Task details:
Reproduce all of the data exactly.

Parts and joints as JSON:
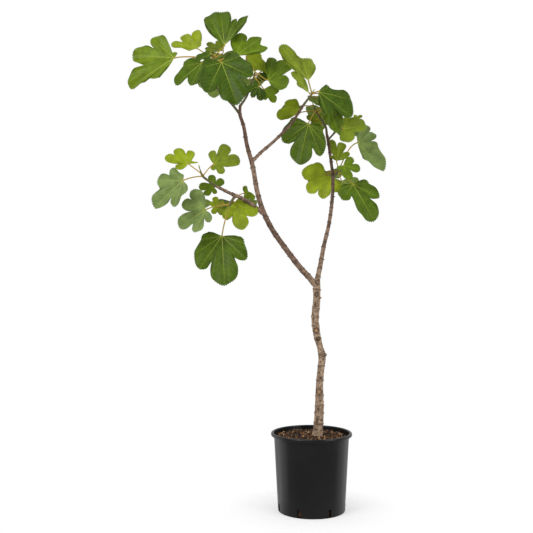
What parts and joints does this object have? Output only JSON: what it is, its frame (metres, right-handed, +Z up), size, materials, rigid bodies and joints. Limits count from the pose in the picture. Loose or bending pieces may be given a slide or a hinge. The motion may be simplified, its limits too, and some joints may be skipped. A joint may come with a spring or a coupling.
{
  "type": "fig tree in a pot",
  "caption": "Young fig tree with a forked trunk and loose clusters of lobed leaves, planted in a round black nursery pot.",
  "frame": {"origin": "centre of the flat underside of the pot", "axes": "+Z up, along the trunk; -Y towards the viewer, so -X is the left of the tree as seen from the front, the side that the longer limb leans to"},
  "size_m": [0.8921, 0.4646, 1.7319],
  "materials": {
    "pot_plastic": "black moulded plastic, dusty satin",
    "potting_mix": "loose brown bark chips and peat",
    "bark": "matt grey-brown bark with node rings",
    "foliage": "leathery green leaves on amber stalks"
  },
  "bodies": {
    "root": {"pot": "pot_plastic", "potting_mix": "potting_mix", "trunk": "bark", "bough_left": "bark", "bough_low": "bark", "bough_centre": "bark", "bough_right": "bark", "foliage_top_left": "foliage", "foliage_top_centre": "foliage", "foliage_centre": "foliage", "foliage_upper_right": "foliage", "foliage_right_upper": "foliage", "foliage_right_lower": "foliage", "foliage_low_left": "foliage", "foliage_low_under": "foliage"}
  },
  "joints": []
}
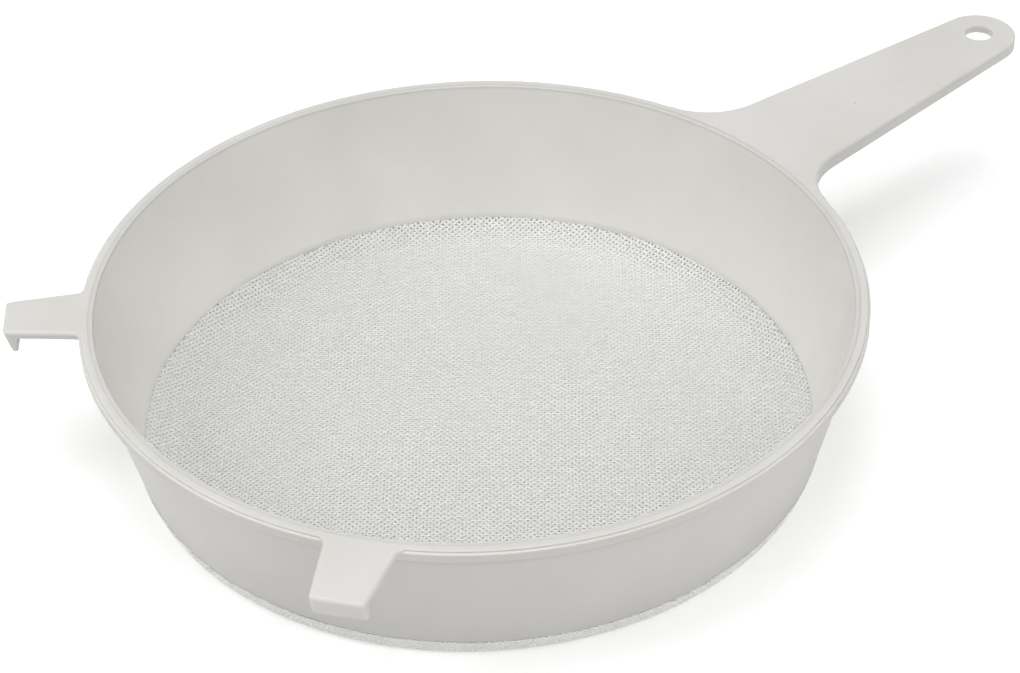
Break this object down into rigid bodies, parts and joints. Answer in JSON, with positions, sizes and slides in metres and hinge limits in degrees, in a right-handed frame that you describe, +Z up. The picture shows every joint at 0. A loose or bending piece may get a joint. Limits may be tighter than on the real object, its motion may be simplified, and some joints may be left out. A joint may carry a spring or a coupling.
{
  "type": "double sieve strainer",
  "caption": "Round double honey strainer: a tapered fine sieve with a flat rim, long handle and bucket hooks, and a coarse sieve that drops into it.",
  "frame": {"origin": "on the sieves' axis, at the flat underside of the fine mesh, where the strainer stands", "axes": "+Z up along the sieves' axis, +X from the axis along the handle, hooks on the -X side"},
  "size_m": [0.3716, 0.25, 0.053],
  "materials": {
    "plastic": "satin, slightly translucent moulded polypropylene",
    "nylon_mesh": "woven nylon thread, slightly translucent"
  },
  "bodies": {
    "outer_sieve": {"outer_sieve_body": "plastic", "fine_mesh_tray": "nylon_mesh"},
    "inner_sieve": {"inner_sieve_ring": "plastic", "coarse_mesh_tray": "nylon_mesh"}
  },
  "joints": [
    {"name": "inner_sieve_lift", "type": "slide", "parent": "outer_sieve", "child": "inner_sieve", "axis": [0, 0, 1], "range_m": [0, 0.07]}
  ]
}
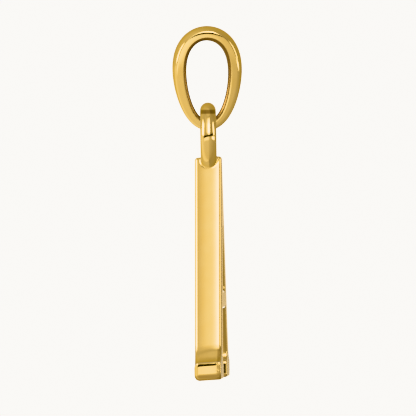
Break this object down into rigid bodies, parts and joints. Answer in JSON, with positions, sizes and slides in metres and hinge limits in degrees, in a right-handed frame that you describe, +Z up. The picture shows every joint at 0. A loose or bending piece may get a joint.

Answer for this exercise:
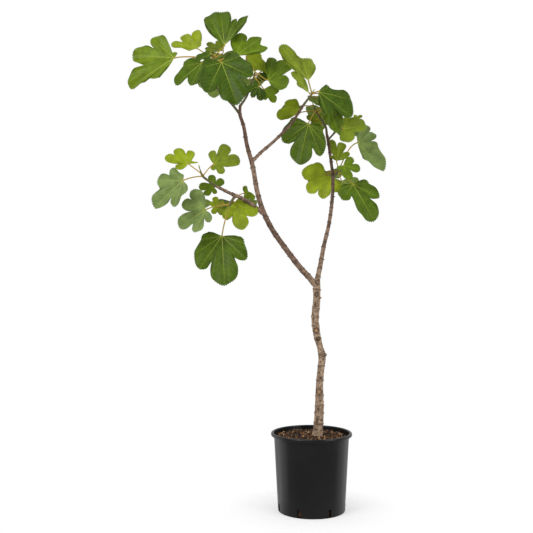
What parts and joints does this object have? Output only JSON: what it is, its frame (metres, right-handed, +Z up), size, materials, rigid bodies and joints. Limits count from the pose in the picture. Loose or bending pieces may be given a slide or a hinge. The motion may be simplified, its limits too, and some joints may be skipped. A joint may come with a spring or a coupling.
{
  "type": "fig tree in a pot",
  "caption": "Young fig tree with a forked trunk and loose clusters of lobed leaves, planted in a round black nursery pot.",
  "frame": {"origin": "centre of the flat underside of the pot", "axes": "+Z up, along the trunk; -Y towards the viewer, so -X is the left of the tree as seen from the front, the side that the longer limb leans to"},
  "size_m": [0.8921, 0.4646, 1.7319],
  "materials": {
    "pot_plastic": "black moulded plastic, dusty satin",
    "potting_mix": "loose brown bark chips and peat",
    "bark": "matt grey-brown bark with node rings",
    "foliage": "leathery green leaves on amber stalks"
  },
  "bodies": {
    "root": {"pot": "pot_plastic", "potting_mix": "potting_mix", "trunk": "bark", "bough_left": "bark", "bough_low": "bark", "bough_centre": "bark", "bough_right": "bark", "foliage_top_left": "foliage", "foliage_top_centre": "foliage", "foliage_centre": "foliage", "foliage_upper_right": "foliage", "foliage_right_upper": "foliage", "foliage_right_lower": "foliage", "foliage_low_left": "foliage", "foliage_low_under": "foliage"}
  },
  "joints": []
}
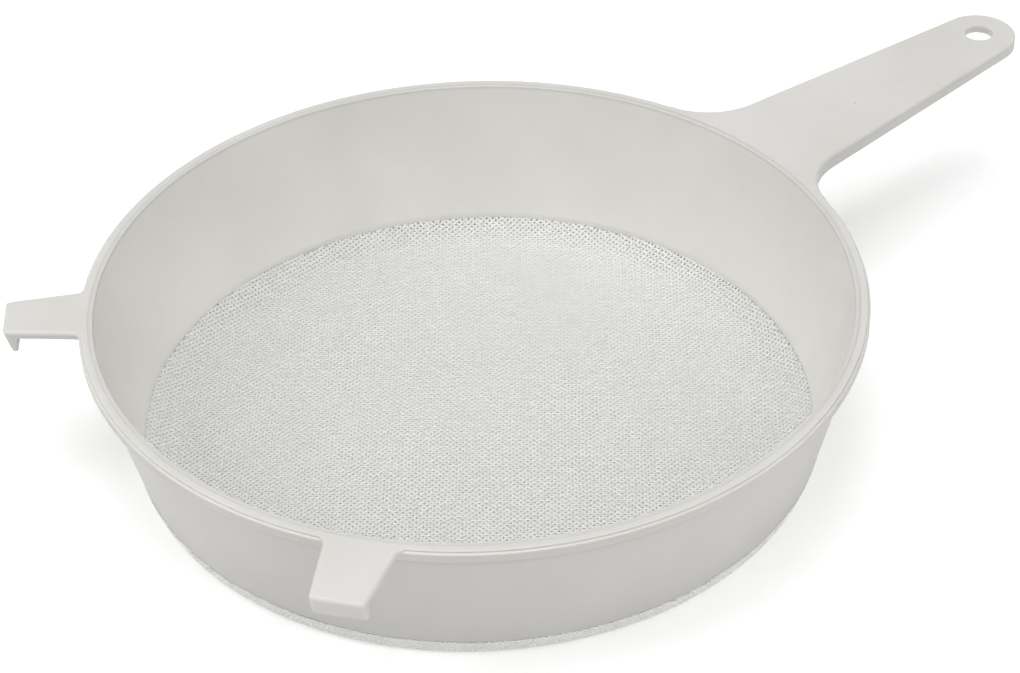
Break this object down into rigid bodies, parts and joints. Answer in JSON, with positions, sizes and slides in metres and hinge limits in degrees, in a right-handed frame that you describe, +Z up. The picture shows every joint at 0. A loose or bending piece may get a joint. Limits may be tighter than on the real object, its motion may be simplified, and some joints may be left out. A joint may carry a spring or a coupling.
{
  "type": "double sieve strainer",
  "caption": "Round double honey strainer: a tapered fine sieve with a flat rim, long handle and bucket hooks, and a coarse sieve that drops into it.",
  "frame": {"origin": "on the sieves' axis, at the flat underside of the fine mesh, where the strainer stands", "axes": "+Z up along the sieves' axis, +X from the axis along the handle, hooks on the -X side"},
  "size_m": [0.3716, 0.25, 0.053],
  "materials": {
    "plastic": "satin, slightly translucent moulded polypropylene",
    "nylon_mesh": "woven nylon thread, slightly translucent"
  },
  "bodies": {
    "outer_sieve": {"outer_sieve_body": "plastic", "fine_mesh_tray": "nylon_mesh"},
    "inner_sieve": {"inner_sieve_ring": "plastic", "coarse_mesh_tray": "nylon_mesh"}
  },
  "joints": [
    {"name": "inner_sieve_lift", "type": "slide", "parent": "outer_sieve", "child": "inner_sieve", "axis": [0, 0, 1], "range_m": [0, 0.07]}
  ]
}
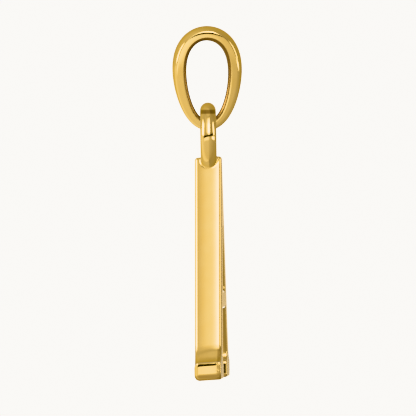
Break this object down into rigid bodies, parts and joints. Answer in JSON, with positions, sizes and slides in metres and hinge limits in degrees, in a right-handed frame that you describe, +Z up. The picture shows every joint at 0. A loose or bending piece may get a joint.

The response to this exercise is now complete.